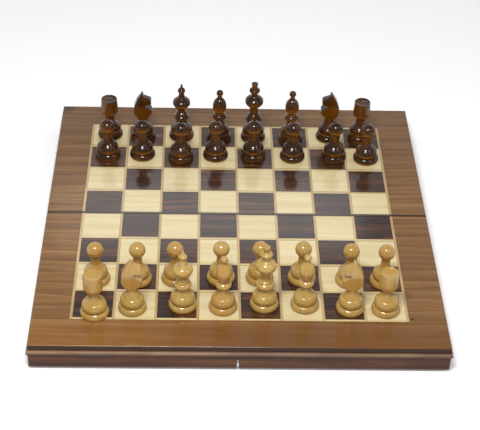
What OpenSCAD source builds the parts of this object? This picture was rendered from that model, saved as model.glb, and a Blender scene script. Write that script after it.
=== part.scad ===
// Folding chess case with its thirty-two turned wooden pieces, standing on the opened board.
// Each half of the board is a shallow box, open below, and two butt hinges join them at the seam.
// X runs along the seam, Y from the light side to the dark side, and Z up. The origin lies on the
// surface that the opened board rests on, below the middle of the seam. Millimetres.

/* [Board] */
// Length of each half along the seam
board_w = 400; // [330:1:500]
// Depth of each half from the seam to its outer edge
half_d = 199; // [165:1:250]
// Height of each half from its rim to the playing surface
half_h = 29; // [24:1:45]
// Clear gap between the halves at the seam
seam_gap = 0.6; // [0.2:0.1:1.5]
// Thickness of the playing panel
panel_t = 4; // [3:0.5:8]
// Thickness of the four rails under each panel
rail_t = 9; // [8:0.5:14]
// Radius along the panel's outer top edge
panel_round = 1.2; // [0.5:0.1:2]
// Radius along the rails' outer bottom edge
rim_round = 3; // [1:0.5:5]
// Radius of the panel's corners, seen from above
corner_round = 1.5; // [0.5:0.5:4]

/* [Edge moulding] */
// Height of the shadow groove below the panel
groove_h = 2.6; // [0.4:0.1:3.5]
// Depth of the shadow groove
groove_d = 0.8; // [0.3:0.1:1.5]
// Height of the bead below the groove
bead_h = 5; // [3:0.5:8]
// How far the bead stands out from the rail
bead_out = 1.6; // [0.3:0.1:2]

/* [Inlay] */
// Side of one square
square = 38; // [30:0.5:46]
// Width of the pale lines between the squares
line_w = 2.5; // [1:0.1:4]
// Thickness of the inlaid veneer
veneer_t = 1; // [0.6:0.1:1.5]

/* [Hinges] */
// Distance of each hinge's middle from the board's middle
hinge_x = 125; // [60:1:140]
// Length of each hinge
hinge_len = 32; // [24:1:50]
// Thickness of a hinge leaf
leaf_t = 0.9; // [0.6:0.1:1.2]
// Width of a hinge leaf from the seam
leaf_w = 8; // [7:0.1:8.5]
// Outer radius of the knuckles
knuckle_r = 1.5; // [1.3:0.1:1.8]
// Radius of the hinge pin
hinge_pin_r = 0.7; // [0.5:0.05:0.8]
// How far the hinge axis lies below the rims
axis_drop = 0.15; // [0.1:0.05:0.4]
// Distance of each screw from the hinge's middle
screw_x = 10.5; // [7:0.5:11]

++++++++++

Aim:
Only a number is needed: how many lines of the material above contain "that"?

Written answer:
2